Uma Campanha Alegre/I/XLIX

Wikisource, a biblioteca livre
Saltar para a navegação Saltar para a pesquisa


Novembro 1871.

Este mês a opinião preocupou-se com o que se chamou a greve de Oeiras.

Parecia realmente indecoroso que Lisboa, já civilizada, com teatro lírico e outros regalos de capital eminente, não tivesse esse chique social - a greve! Oeiras, com uma dedicação amável, forneceu-lhe esta elegância. Oeiras deu a greve. Alguns estadistas puderam ter ocasião de comentar a nossa última greve, e de falar no terrível proletariado.

Somente esta greve de Oeiras apresenta uma novidade excêntrica.

O fabricante diz:

— Eu dou a esses operários indignos, que abandonaram a minha fábrica e se puseram em greve, 4$000 réis por semana. Vinde!

E os operários respondem:

— Não, não, isso não! Só voltamos ao trabalho se nos garantirem por semana 3$600!

Confessem que é para empalidecer de confusão. Não se protesta aqui contra a avareza do fabricante, protesta-se contra a sua generosidade: o operário resiste a ganhar: só trabalha se lhe diminuírem o salário: tem avidez de sacrifício, e deseja antes de tudo sofrer fome! Que mistério é este? Ei-lo desvendado:

Como sabem, há dois trabalhos essenciais no fabrico do lanifício: preparar a teia, o que leva uma semana, e produzir o tecido, o que gasta outra semana. Ora o fabricante descontava na semana do tecido uns tantos por cento do salário; e na semana do preparo levava a sua habilidade a descontar o salário todo.

De sorte que havia semanas gratuitas. E justamente os operários pedem agora que lhes paguem menos cada semana, mas que lhes paguem as semanas todas.

O fabricante exclama:

— 4$000 réis cada semana que tecerdes!

E os operários replicam:

— 3$600 réis cada semana que trabalharmos. Porque preparar a teia é tanto trabalho como tecê-la.

Tal é esta greve original, que não descrevemos com a sua precisão técnica, para não dar a estas páginas o aspecto de um tratado sobre lanifícios.

O que temos pois aqui, na realidade, é um fabricante que diminui arbitrariamente o salário dos seus operários. Estamos em frente de uma greve do capital! Ora abrindo o nosso admirável Código Penal, encontramos estes dizeres no Capítulo XI, secção 1ª, artigo 277º:

«Será punida com a prisão de um a seis meses, e com a multa de 5$000 a 200$000 réis, toda a coligação entre aqueles que empregam quaisquer trabalhadores, e que tiver por fim produzir abusivamente a diminuição do salário, se for seguida do começo de execução.»

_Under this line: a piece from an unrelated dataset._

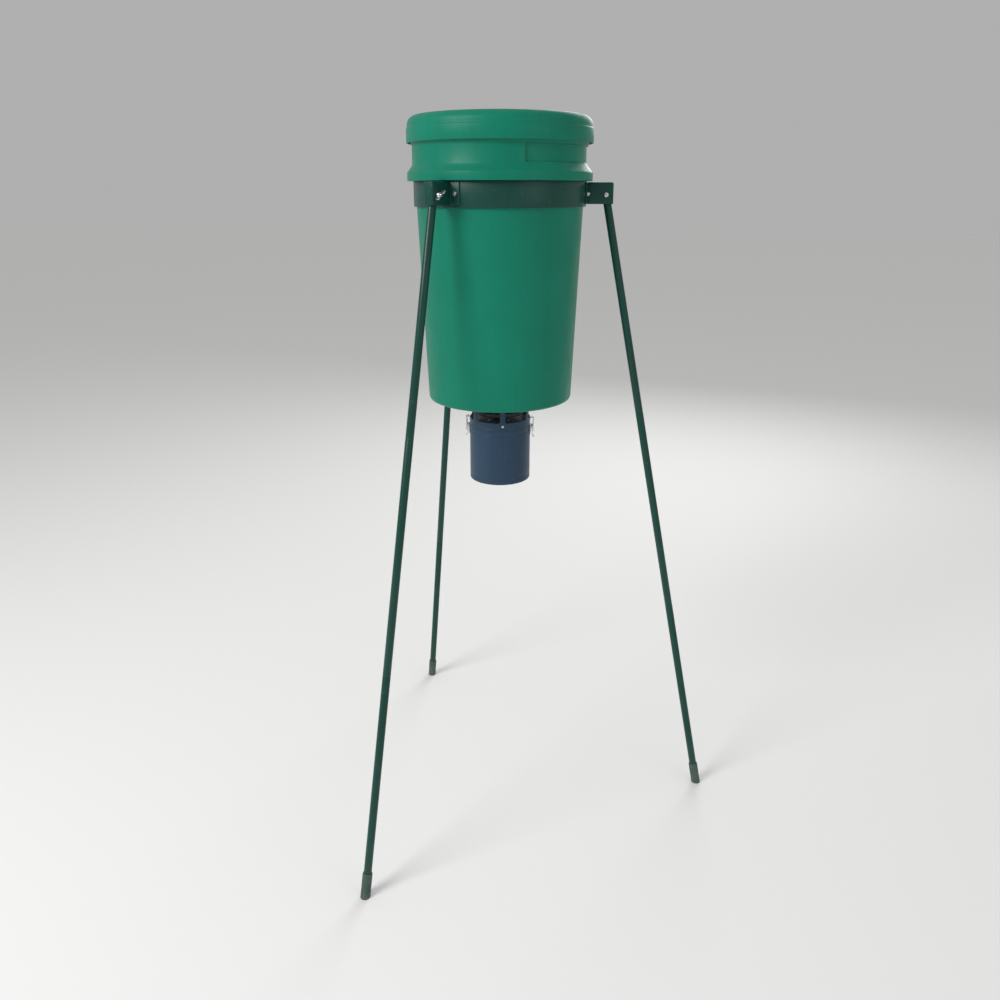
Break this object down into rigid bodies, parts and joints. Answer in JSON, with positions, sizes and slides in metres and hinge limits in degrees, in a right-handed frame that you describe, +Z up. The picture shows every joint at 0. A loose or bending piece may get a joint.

O código fala em coligação. Aqui houve só um fabricante; mas o que é crime para muitos indivíduos coligados, é decerto crime para o indivíduo isolado. O número não faz a culpa. O crime recai sobre o facto, não sobre o ajuntamento. O código define crime «o facto declarado punível pela lei penal» - e não acrescenta «segundo o maior ou menor número de pessoas».

De modo que a famosa greve de Oeiras se reduz simplesmente a isto:

Um fabricante que diminuiu abusivamente o salário dos seus operários - e que cai portanto sob os rigores do artigo 277º do Código Penal.

Até a greve de Oeiras! Ah! não podemos possuir uma glória, um heroísmo, um chique, sem que não se descubra, daí a dias, que chique, heroísmo, ou glória, são casos burgueses que pertencem à Boa Hora! Vergamos sob o destino de ser medíocres! Todo o País tem uma revolta -nós temos a índia! Todos têm uma expedição - nós temos o

Bonga! Todos têm um poeta -nós temos o Sr. Vidal! Fazíamos tanto empenho nesta greve que nos nobilitava, nos revestia de uma atitude civilizada, nos dava a esperança de abrigarmos enfim no nosso seio, autêntica, legítima, essa grande elegância revolucionária, a Internacional! - e vê-se que nos achamos apenas com um caso de polícia correccional! Um a seis meses de prisão, que miséria! Ah! evidentemente só gozamos duas glórias incontestáveis, garantidas, à mão, nossas, só nossas - o Sr.

Lisboa, e o Sr.... Suspendamos, por Deus!... e aquele, de quem um juramento terrível e sacrossanto nos veda pronunciar o nome!